# Bruce Jenner ???



## Andy (Aug 25, 2002)

Just saw a photo of Bruce Jenner in Esquire Magazine. Was he in a fire or car accident? His face looks like a skin graph. ??

I know he's part of the Kardashian's now (maybe his PR person suggested that) but really haven't heard anything about him for years.


----------



## amemovox (Jun 26, 2005)

Andy, appears to have overdone plastic surgery ala Joan Rivers.


----------



## eagle2250 (Mar 24, 2006)

^^LOL>
Note that tiny dimple on Jenner's forehead, just below the hairline. That's not a dimple...it's his belly button...hard evidence of a really overdone face lift! ROFALOL!


----------



## Mox (May 30, 2012)

I don't know if he's had cosmetic surgery as well, but it sounds like he's had skin cancer removed from his face.


----------



## sbdivemaster (Nov 13, 2011)

Plastic surgery.

https://www.plasticcelebritysurgery.com/2012/04/bruce-jenner-plastic-surgery-before-and.html


----------



## JerseyJohn (Oct 26, 2007)

eagle2250 said:


> ^^LOL>
> Note that tiny dimple on Jenner's forehead, just below the hairline. That's not a dimple...it's his belly button...hard evidence of a really overdone face lift!
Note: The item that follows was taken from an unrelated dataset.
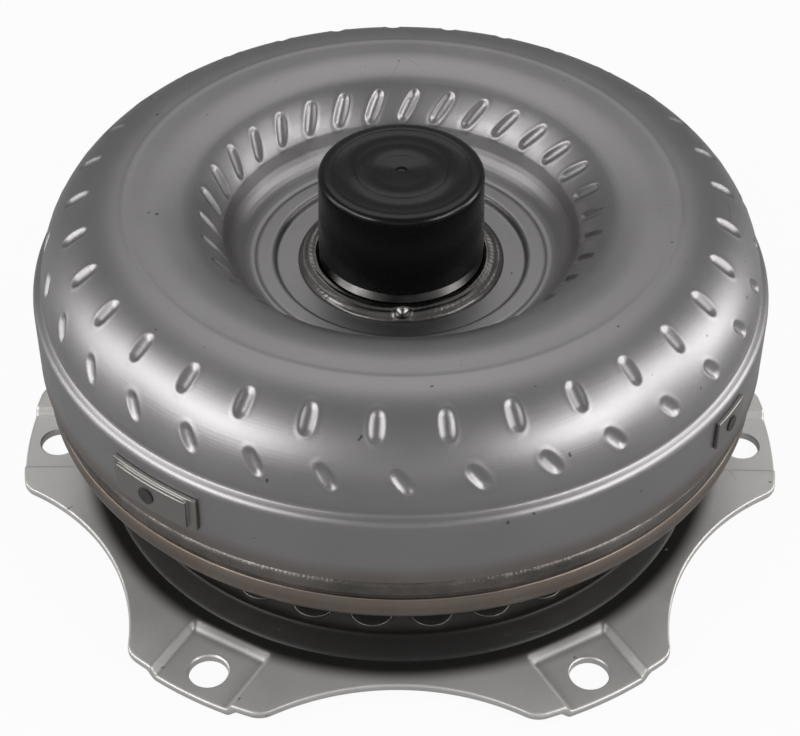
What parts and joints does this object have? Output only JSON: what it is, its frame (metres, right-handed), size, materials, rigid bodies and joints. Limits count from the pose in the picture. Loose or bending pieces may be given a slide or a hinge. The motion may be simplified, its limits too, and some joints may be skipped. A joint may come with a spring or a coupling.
{
  "type": "torque converter",
  "caption": "Welded steel torque converter with a six-ear drive plate, bladed impeller, turbine, stator clutch, lock-up piston, spring damper and a cap over its hub.",
  "frame": {"origin": "on the rotation axis, at the engine-side face of the six ear pads", "axes": "+Z along the rotation axis towards the hub journal and its cap; +X through one ear hole"},
  "size_m": [0.3, 0.2822, 0.1396],
  "materials": {
    "steel_sheet": "satin",
    "steel_plate": "satin",
    "weld_metal": "rough",
    "steel_ground": "polished",
    "blade_sheet": "satin",
    "aluminium_cast": "satin",
    "cage_brass": "satin",
    "friction": "matt",
    "plastic_black": "gloss",
    "rubber": "matt",
    "spring_steel": "satin"
  },
  "bodies": {
    "housing": {"front_cover": "steel_sheet", "pilot_boss": "steel_plate", "drive_plate": "steel_plate", "plate_pads": "steel_plate", "plate_weld": "weld_metal", "impeller_shell": "steel_sheet", "rim_weld": "weld_metal", "hub_weld": "weld_metal", "impeller_hub": "steel_ground", "impeller_blades": "blade_sheet", "impeller_core_ring": "blade_sheet", "balance_weights": "steel_sheet", "weight_welds": "weld_metal"},
    "turbine": {"turbine_shell": "steel_sheet", "turbine_blades": "blade_sheet", "turbine_core_ring": "blade_sheet", "turbine_hub": "steel_ground", "turbine_rivets": "steel_ground", "turbine_thrust_race": "steel_ground", "piston_seal": "rubber", "damper_output_plate": "steel_sheet"},
    "damper_input": {"damper_plate_front": "steel_sheet", "damper_plate_rear": "steel_sheet", "damper_rivets": "steel_ground", "damper_springs": "spring_steel"},
    "piston": {"lockup_piston": "steel_sheet", "friction_lining": "friction", "piston_tabs": "steel_sheet"},
    "stator": {"stator_wheel": "aluminium_cast", "stator_outer_race": "steel_ground", "stator_rollers": "steel_ground", "roller_springs": "spring_steel", "stator_retainers": "steel_sheet"},
    "stator_hub": {"stator_inner_race": "steel_ground"},
    "rear_bearing": {"rear_cage": "cage_brass", "rear_needles": "steel_ground"},
    "mid_bearing": {"mid_cage": "cage_brass", "mid_needles": "steel_ground"},
    "front_bearing": {"front_cage": "cage_brass", "front_needles": "steel_ground"},
    "cap": {"transport_cap": "plastic_black"}
  },
  "joints": [
    {"name": "turbine_spin", "type": "hinge", "parent": "housing", "child": "turbine", "pos_m": [0, 0, 0.05], "axis": [0, 0, 1], "continuous": true},
    {"name": "damper_windup", "type": "hinge", "parent": "turbine", "child": "damper_input", "pos_m": [0, 0, 0.042], "axis": [0, 0, 1], "range_deg": [-4, 4], "deforming": ["damper_springs"]},
    {"name": "piston_apply", "type": "slide", "parent": "damper_input", "child": "piston", "axis": [0, 0, -1], "range_m": [0, 0.0009]},
    {"name": "stator_hub_spin", "type": "hinge", "parent": "housing", "child": "stator_hub", "pos_m": [0, 0, 0.087], "axis": [0, 0, 1], "continuous": true},
    {"name": "stator_freewheel", "type": "hinge", "parent": "stator_hub", "child": "stator", "pos_m": [0, 0, 0.087], "axis": [0, 0, 1], "range_deg": [0, 350]},
    {"name": "rear_bearing_spin", "type": "hinge", "parent": "housing", "child": "rear_bearing", "pos_m": [0, 0, 0.093], "axis": [0, 0, 1], "continuous": true},
    {"name": "mid_bearing_spin", "type": "hinge", "parent": "housing", "child": "mid_bearing", "pos_m": [0, 0, 0.082], "axis": [0, 0, 1], "continuous": true},
    {"name": "front_bearing_spin", "type": "hinge", "parent": "housing", "child": "front_bearing", "pos_m": [0, 0, 0.021], "axis": [0, 0, 1], "continuous": true},
    {"name": "cap_lift", "type": "slide", "parent": "housing", "child": "cap", "axis": [0, 0, 1], "range_m": [0, 0.12]}
  ],
  "couplings": [
    {"joint": "rear_bearing_spin", "follows": "stator_hub_spin", "ratio": 0.5},
    {"joint": "mid_bearing_spin", "follows": "turbine_spin", "ratio": 0.5},
    {"joint": "front_bearing_spin", "follows": "turbine_spin", "ratio": 0.5}
  ]
}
ROFALOL!


To paraphrase the punchline of an old joke: If that's his bellybutton, wait'll you see his bow-tie! :mad2:


----------



## WouldaShoulda (Aug 5, 2009)

sbdivemaster said:


> Plastic surgery.
> 
> https://www.plasticcelebritysurgery.com/2012/04/bruce-jenner-plastic-surgery-before-and.html


It's a little unfair to have the "before" shots from 30 years ago!!


----------



## Howard (Dec 7, 2004)

why does his face look stretched out?


----------



## phyrpowr (Aug 30, 2009)

Now, now, gents, maybe he just aged gracefully, it seems to happen a lot in LA and environs.


----------



## Mox (May 30, 2012)

If you put your hand over his forehead in each image, it doesn't look as drastic.


----------



## FJW (Jan 25, 2012)

My God...he looks like a middle age woman!


----------